Suparno sendiri sempat berharap bisa menguliahkan sang anak, dengan harapan, selain punya ilmu banyak juga kelak punya peluang besar mendapatkan pekerjaan layak.
“Nggak harus UGM. Pokoknya mau kuliah dulu aja. Tapi anaknya nggak mau,” beber Suparno.
Suparno bahkan akan bekerja lebih keras untuk mencari-carikan uang, agar anaknya tersebut bisa kuliah dan menjadi sarjana.
Sebagai tambahan informasi, Suparno sendiri saat ini bekerja sebagai sopir truk muatan lintas provinsi.
Ia menjadi sopir sebenarnya sudah sejak tahun 1988. Namun di masa itu, ia hanya merupakan sopir pick up untuk area Jogja saja.
Lalu pada 1991, Suparno beralih menjadi sopir bus pariwisata, hingga akhirnya berhenti sejak pandemi Covid-19 tengah parah-parahnya pada 2020 silam.

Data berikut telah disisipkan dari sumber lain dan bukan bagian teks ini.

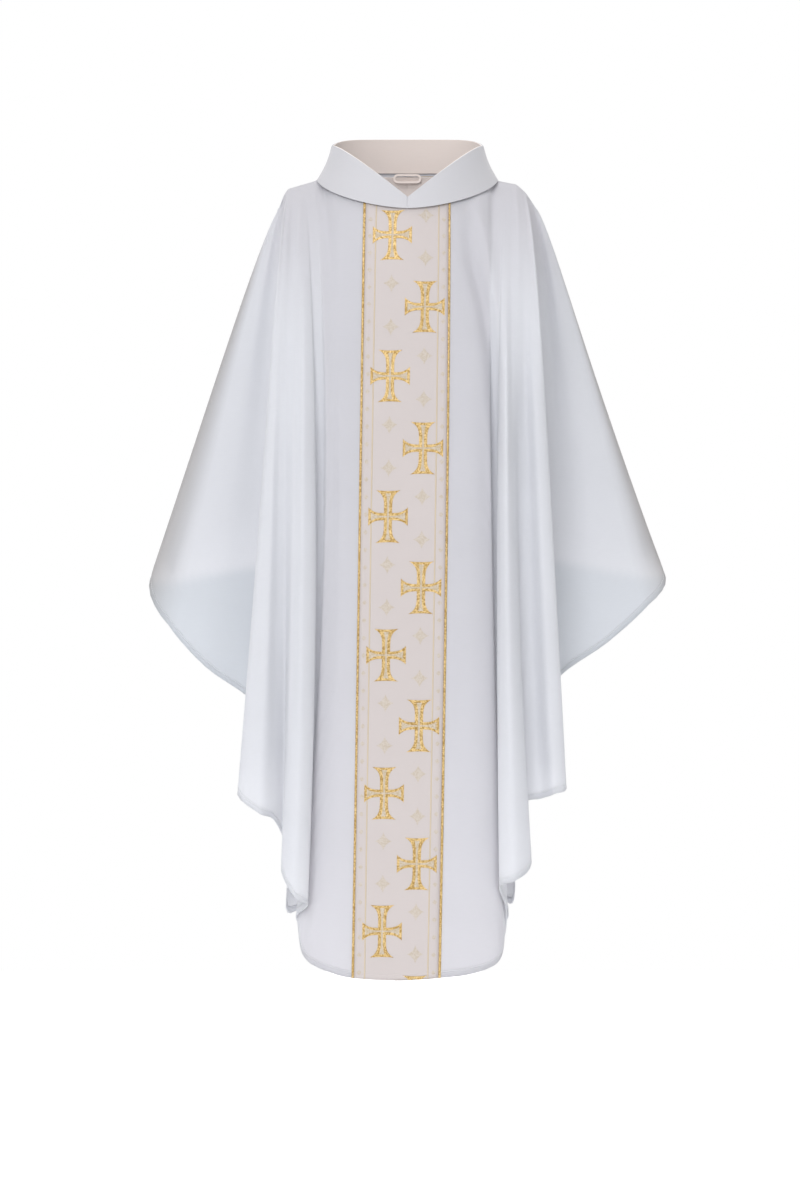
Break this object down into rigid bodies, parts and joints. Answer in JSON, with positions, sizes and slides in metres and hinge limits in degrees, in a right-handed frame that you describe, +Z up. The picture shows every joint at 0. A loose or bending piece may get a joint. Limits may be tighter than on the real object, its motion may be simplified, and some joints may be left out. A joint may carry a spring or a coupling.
{
  "type": "chasuble",
  "caption": "White sleeveless church vestment hanging in soft folds, with a standing collar, wide side wings and a woven band of gold crosses down the middle.",
  "frame": {"origin": "middle of the neck opening at shoulder height, where the wearer's shoulders hold the garment", "axes": "+Z up, the front faces -Y, +X is the wearer's left"},
  "size_m": [0.826, 0.364, 1.359],
  "materials": {
    "body_cloth": "matt fine plain weave, cool white",
    "collar_cloth": "crisp interfaced plain weave, cool white",
    "collar_lining": "matt warm white facing",
    "orphrey": "ivory jacquard galloon with woven crosses and stars",
    "gold_braid": "twisted metallic gold thread",
    "white_tape": "plain woven tape"
  },
  "bodies": {
    "torso": {"front_panel_right": "body_cloth", "front_hem_right": "body_cloth", "front_braid_right": "gold_braid", "front_panel_left": "body_cloth", "front_hem_left": "body_cloth", "front_braid_left": "gold_braid", "front_orphrey": "orphrey", "front_neck_facing": "body_cloth", "back_panel_right": "body_cloth", "back_hem_right": "body_cloth", "back_braid_right": "gold_braid", "back_panel_left": "body_cloth", "back_hem_left": "body_cloth", "back_braid_left": "gold_braid", "back_orphrey": "orphrey", "back_neck_facing": "body_cloth", "blank_label": "white_tape", "hanging_loop": "white_tape", "shoulder_stay_right": "white_tape", "shoulder_stay_left": "white_tape", "collar_outer": "collar_cloth", "collar_interfacing": "white_tape", "collar_lining": "collar_lining"},
    "right_wing": {"front_wing_right": "body_cloth", "front_wing_hem_right": "body_cloth", "back_wing_right": "body_cloth", "back_wing_hem_right": "body_cloth", "wing_seam_tape_right": "body_cloth"},
    "left_wing": {"front_wing_left": "body_cloth", "front_wing_hem_left": "body_cloth", "back_wing_left": "body_cloth", "back_wing_hem_left": "body_cloth", "wing_seam_tape_left": "body_cloth"}
  },
  "joints": [
    {"name": "right_wing_lift", "type": "hinge", "parent": "torso", "child": "right_wing", "pos_m": [-0.196, 0, -0.024], "axis": [0, 1, 0], "range_deg": [0, 40]},
    {"name": "left_wing_lift", "type": "hinge", "parent": "torso", "child": "left_wing", "pos_m": [0.193, 0, -0.026], "axis": [0, -1, 0], "range_deg": [0, 40]}
  ]
}
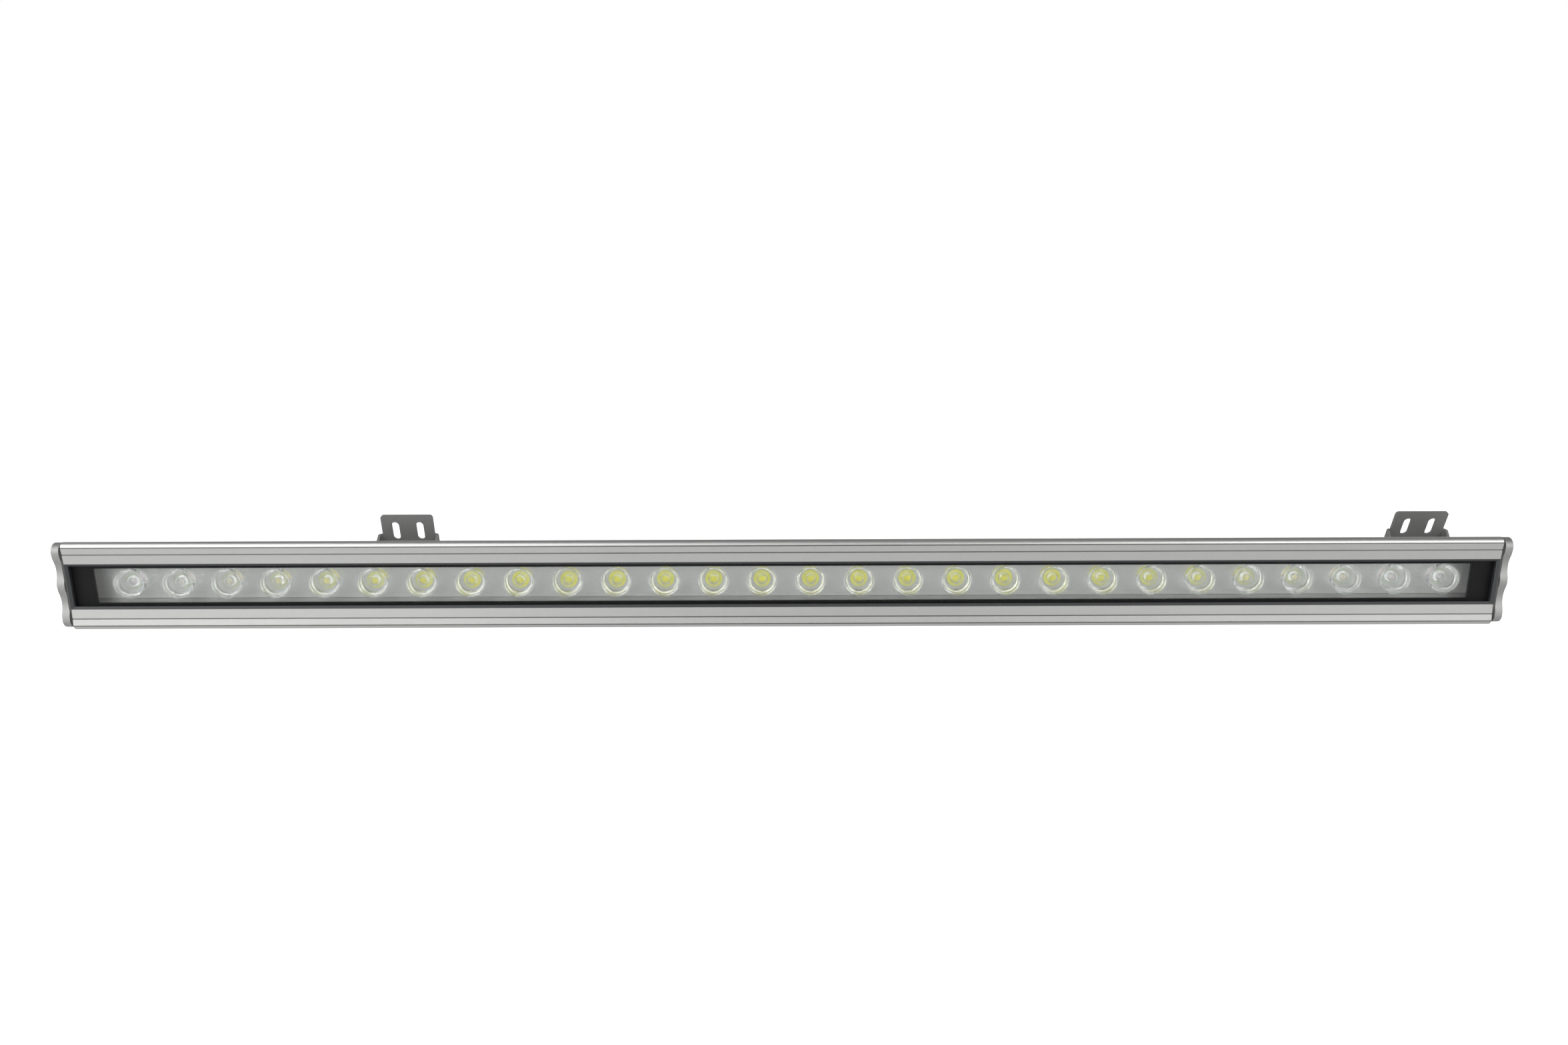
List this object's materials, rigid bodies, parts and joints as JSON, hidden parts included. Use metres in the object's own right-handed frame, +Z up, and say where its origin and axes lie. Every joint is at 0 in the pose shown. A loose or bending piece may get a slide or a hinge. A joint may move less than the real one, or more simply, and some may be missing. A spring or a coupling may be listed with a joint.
{
  "type": "linear wall washer light",
  "caption": "Long outdoor wall washer: finned aluminium housing with lensed LEDs behind a sealed window, carried on sliding and tilting slotted wall brackets.",
  "frame": {"origin": "middle of the rear track's mouth, in the plane of the housing's rear face", "axes": "+X along the lamp, -Y the way the light leaves, +Z up"},
  "size_m": [1.0138, 0.0752, 0.0668],
  "materials": {
    "anodised_aluminium": "sand-blasted, clear anodised, satin",
    "cast_aluminium": "die-cast, blasted, satin",
    "front_glass": "toughened, polished",
    "black_print": "black mask, satin",
    "sealant": "cured silicone, dull",
    "board_white": "white solder resist on aluminium",
    "thermal_strip": "soft, dull",
    "led_ceramic": "white ceramic",
    "phosphor": "yellow silicone",
    "lens_acrylic": "clear moulded acrylic, polished",
    "circuit_board": "green solder resist",
    "coil_tape": "yellow tape over a ferrite core",
    "terminal_plastic": "moulded",
    "capacitor_sleeve": "shrink sleeve",
    "pin_metal": "tinned",
    "end_rubber": "moulded, dull",
    "stainless": "plain",
    "gland_plastic": "moulded polyamide",
    "gland_rubber": "moulded, dull",
    "bracket_steel": "grey coating, satin"
  },
  "bodies": {
    "lamp": {"housing": "anodised_aluminium", "front_glass": "front_glass", "window_mask": "black_print", "glass_seal": "sealant", "led_board": "board_white", "thermal_strip": "thermal_strip", "led_chips": "led_ceramic", "led_domes": "phosphor", "lenses": "lens_acrylic", "driver_board": "circuit_board", "driver_coil": "coil_tape", "driver_terminals": "terminal_plastic", "driver_capacitor": "capacitor_sleeve", "led_pins": "pin_metal", "end_gasket_left": "end_rubber", "end_cap_left": "cast_aluminium", "end_gasket_right": "end_rubber", "end_cap_right": "cast_aluminium", "cap_screws": "stainless", "gland_body": "gland_plastic", "gland_nut": "gland_plastic", "gland_seal": "gland_rubber"},
    "left_carriage": {"track_clip_left": "bracket_steel", "track_bolt_left": "stainless", "track_nut_left": "stainless", "pivot_bolts_left": "stainless"},
    "left_bracket": {"swivel_bracket_left": "bracket_steel"},
    "right_carriage": {"track_clip_right": "bracket_steel", "track_bolt_right": "stainless", "track_nut_right": "stainless", "pivot_bolts_right": "stainless"},
    "right_bracket": {"swivel_bracket_right": "bracket_steel"}
  },
  "joints": [
    {"name": "left_slide", "type": "slide", "parent": "lamp", "child": "left_carriage", "axis": [1, 0, 0], "range_m": [-0.2, 0.247]},
    {"name": "left_tilt", "type": "hinge", "parent": "left_carriage", "child": "left_bracket", "pos_m": [-0.277, 0.011, 0], "axis": [1, 0, 0], "range_deg": [-70, 50]},
    {"name": "right_slide", "type": "slide", "parent": "lamp", "child": "right_carriage", "axis": [1, 0, 0], "range_m": [-0.439, 0.008]},
    {"name": "right_tilt", "type": "hinge", "parent": "right_carriage", "child": "right_bracket", "pos_m": [0.469, 0.011, 0], "axis": [1, 0, 0], "range_deg": [-79, 41]}
  ]
}
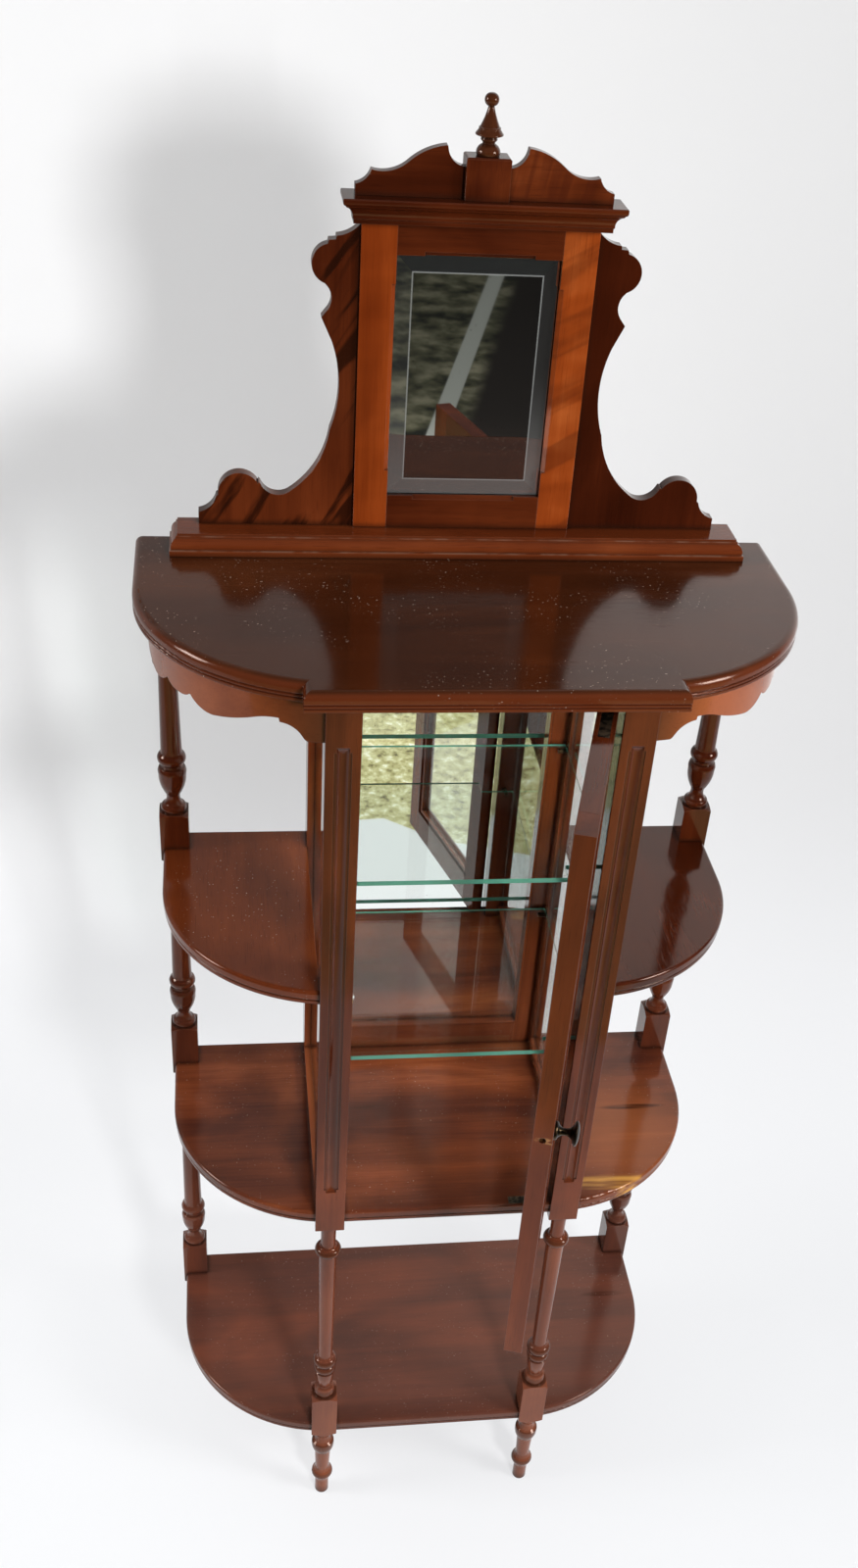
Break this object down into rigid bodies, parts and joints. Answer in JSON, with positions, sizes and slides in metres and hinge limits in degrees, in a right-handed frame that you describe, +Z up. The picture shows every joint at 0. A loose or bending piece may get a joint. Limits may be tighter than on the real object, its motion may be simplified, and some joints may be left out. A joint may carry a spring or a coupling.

“Bus nggak bisa jalan, to. Pariwisata mandek. Nggak ada pemasukan. Terus akhirnya tahun 2021 akhir mulai jadi sopir truk,” terangnya.
Sayangnya, sang anak yang hobi othak-athik motor tak mau melanjutkan kuliah setelah lulus dari SMK. Kata Suparno, anaknya tersebut ingin membuka bengkel.
“Alhamdulillah, bengkelnya lancar. Terus nikah, punya anak satu ini,” ucap Suparno.
Usaha bengkel sang anak memang menghasilkan cuan. Namun, pada awalnya Suparno juga ingin agar sang anak memiliki nilai lebih jika menjadi sarjana.
Suparno memang bangga karena sang kenponakan hari ini wisuda di UGM. Namun, ia tetap tak mempermasalahkan keputusan anaknya sendiri yang memilih dan menentukan jalan hidupnya sendiri. Kendatipun di satu sisi juga seringkali muncul rasa eman.